WHAT YOU HAVE TO DO:
Locate, in the data below, the line that contains "Write part 3" and the line that contains "stitch of the"; reproduce exactly those two lines and every line between them, nothing more.

DATASET:
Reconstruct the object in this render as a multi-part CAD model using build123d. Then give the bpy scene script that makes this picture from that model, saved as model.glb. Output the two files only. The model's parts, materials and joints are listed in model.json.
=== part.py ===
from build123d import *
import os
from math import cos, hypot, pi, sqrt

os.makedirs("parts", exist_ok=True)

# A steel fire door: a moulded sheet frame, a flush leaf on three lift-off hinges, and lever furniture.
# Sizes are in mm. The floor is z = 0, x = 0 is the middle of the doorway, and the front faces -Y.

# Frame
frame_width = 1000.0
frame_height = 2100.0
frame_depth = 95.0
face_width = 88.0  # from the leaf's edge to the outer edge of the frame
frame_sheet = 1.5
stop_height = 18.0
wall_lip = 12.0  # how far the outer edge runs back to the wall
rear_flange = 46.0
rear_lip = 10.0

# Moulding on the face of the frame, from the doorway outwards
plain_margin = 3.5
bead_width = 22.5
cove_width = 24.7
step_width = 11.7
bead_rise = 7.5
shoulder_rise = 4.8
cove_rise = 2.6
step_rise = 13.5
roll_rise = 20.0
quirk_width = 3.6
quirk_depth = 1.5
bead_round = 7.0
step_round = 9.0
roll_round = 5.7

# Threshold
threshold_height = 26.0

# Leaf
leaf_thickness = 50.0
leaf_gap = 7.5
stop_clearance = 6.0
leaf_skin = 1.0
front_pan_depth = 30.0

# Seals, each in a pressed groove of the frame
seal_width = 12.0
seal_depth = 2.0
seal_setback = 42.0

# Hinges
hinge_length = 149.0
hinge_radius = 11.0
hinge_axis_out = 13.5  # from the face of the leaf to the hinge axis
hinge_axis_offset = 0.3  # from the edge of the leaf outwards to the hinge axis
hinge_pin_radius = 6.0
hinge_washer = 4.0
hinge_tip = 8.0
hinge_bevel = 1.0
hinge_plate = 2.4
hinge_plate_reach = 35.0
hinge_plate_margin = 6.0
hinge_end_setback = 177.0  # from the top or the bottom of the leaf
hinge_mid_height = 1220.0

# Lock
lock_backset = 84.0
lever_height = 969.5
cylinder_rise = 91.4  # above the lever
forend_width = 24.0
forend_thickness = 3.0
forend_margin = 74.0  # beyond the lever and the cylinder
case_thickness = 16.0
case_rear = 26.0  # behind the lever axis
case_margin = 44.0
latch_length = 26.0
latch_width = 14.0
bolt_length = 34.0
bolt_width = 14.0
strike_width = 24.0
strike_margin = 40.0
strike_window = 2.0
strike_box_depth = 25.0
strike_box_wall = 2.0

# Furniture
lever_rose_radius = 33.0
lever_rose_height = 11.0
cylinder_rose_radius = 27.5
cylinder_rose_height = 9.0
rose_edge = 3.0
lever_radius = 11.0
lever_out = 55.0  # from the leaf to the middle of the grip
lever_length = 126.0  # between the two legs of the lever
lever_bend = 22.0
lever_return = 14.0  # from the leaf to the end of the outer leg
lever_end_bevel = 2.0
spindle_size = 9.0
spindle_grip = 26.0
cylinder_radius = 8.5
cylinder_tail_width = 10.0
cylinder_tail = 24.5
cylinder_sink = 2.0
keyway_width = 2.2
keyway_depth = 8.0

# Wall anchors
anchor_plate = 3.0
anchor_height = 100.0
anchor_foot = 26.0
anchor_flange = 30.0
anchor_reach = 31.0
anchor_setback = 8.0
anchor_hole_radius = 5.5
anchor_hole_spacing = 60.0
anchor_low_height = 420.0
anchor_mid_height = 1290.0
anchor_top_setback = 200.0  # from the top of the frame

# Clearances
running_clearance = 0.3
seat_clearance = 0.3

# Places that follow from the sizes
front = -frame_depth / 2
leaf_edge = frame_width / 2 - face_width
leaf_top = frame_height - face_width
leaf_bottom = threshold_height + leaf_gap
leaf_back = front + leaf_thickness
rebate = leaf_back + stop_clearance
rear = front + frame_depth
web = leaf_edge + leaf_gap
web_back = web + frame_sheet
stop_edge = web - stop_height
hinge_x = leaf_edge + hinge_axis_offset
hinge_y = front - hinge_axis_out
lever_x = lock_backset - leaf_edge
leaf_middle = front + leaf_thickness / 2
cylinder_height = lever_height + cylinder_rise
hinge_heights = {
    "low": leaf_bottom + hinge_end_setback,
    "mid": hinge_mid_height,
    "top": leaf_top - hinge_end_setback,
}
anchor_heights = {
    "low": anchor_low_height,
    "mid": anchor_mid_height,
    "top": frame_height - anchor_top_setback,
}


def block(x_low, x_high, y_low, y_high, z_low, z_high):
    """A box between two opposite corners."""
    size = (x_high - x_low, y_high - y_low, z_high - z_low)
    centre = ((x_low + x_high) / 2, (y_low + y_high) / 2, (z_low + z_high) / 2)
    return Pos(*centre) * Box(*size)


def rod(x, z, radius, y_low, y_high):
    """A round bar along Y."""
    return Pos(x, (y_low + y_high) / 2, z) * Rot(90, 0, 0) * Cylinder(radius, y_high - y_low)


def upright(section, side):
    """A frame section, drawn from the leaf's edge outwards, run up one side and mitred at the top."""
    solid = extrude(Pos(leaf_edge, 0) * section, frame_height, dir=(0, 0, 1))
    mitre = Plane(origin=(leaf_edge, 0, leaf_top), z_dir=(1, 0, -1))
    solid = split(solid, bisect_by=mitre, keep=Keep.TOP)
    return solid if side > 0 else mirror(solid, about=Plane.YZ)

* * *

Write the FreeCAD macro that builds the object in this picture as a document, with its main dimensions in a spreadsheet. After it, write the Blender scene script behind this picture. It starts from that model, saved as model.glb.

==

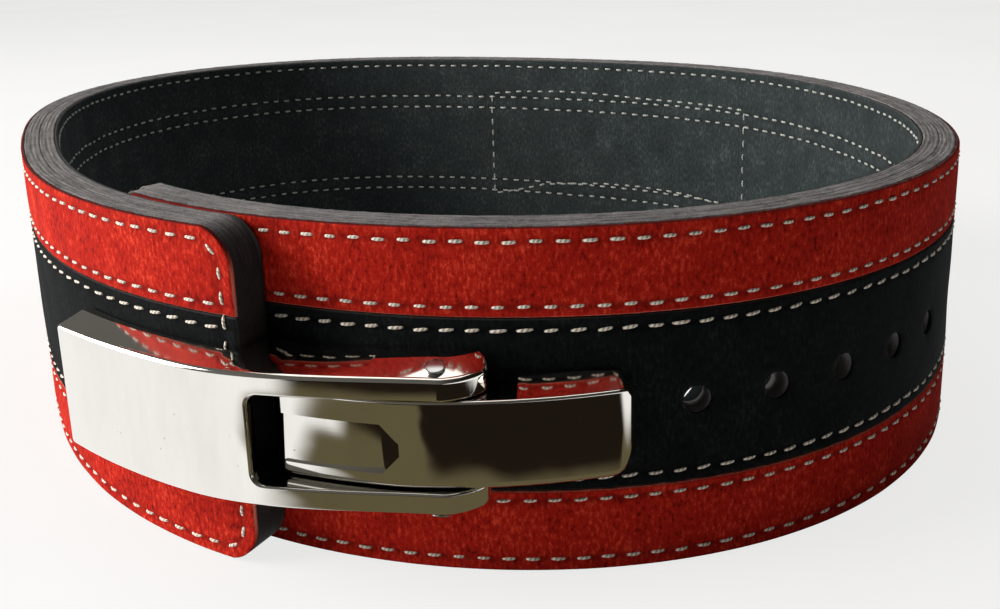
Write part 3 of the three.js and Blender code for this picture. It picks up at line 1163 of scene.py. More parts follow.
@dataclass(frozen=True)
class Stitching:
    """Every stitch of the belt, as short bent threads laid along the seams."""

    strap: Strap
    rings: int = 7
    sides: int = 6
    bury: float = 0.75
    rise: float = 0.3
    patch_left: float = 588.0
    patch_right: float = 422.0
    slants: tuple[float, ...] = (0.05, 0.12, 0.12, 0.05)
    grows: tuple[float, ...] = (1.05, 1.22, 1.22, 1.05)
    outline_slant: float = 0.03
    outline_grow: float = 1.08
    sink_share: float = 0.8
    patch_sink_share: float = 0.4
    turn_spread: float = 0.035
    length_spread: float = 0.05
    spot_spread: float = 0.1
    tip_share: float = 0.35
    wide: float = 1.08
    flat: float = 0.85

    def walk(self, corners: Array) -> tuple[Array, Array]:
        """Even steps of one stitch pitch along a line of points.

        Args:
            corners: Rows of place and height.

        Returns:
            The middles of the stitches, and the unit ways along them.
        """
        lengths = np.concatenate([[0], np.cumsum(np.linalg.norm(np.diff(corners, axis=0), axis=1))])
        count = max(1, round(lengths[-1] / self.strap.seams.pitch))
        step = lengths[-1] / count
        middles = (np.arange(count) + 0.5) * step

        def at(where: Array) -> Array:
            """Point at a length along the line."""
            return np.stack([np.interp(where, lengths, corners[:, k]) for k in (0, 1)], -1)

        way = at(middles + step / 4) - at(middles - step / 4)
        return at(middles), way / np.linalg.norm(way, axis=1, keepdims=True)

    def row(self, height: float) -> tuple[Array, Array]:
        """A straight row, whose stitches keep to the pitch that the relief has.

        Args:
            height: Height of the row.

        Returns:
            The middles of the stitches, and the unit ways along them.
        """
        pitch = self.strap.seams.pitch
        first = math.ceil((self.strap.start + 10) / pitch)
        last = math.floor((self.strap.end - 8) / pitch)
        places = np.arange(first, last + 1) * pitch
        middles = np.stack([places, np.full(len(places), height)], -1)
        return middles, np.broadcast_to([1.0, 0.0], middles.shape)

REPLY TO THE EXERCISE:
Write part 3 of the three.js and Blender code for this picture. It picks up at line 1163 of scene.py. More parts follow.
@dataclass(frozen=True)
class Stitching:
    """Every stitch of the belt, as short bent threads laid along the seams."""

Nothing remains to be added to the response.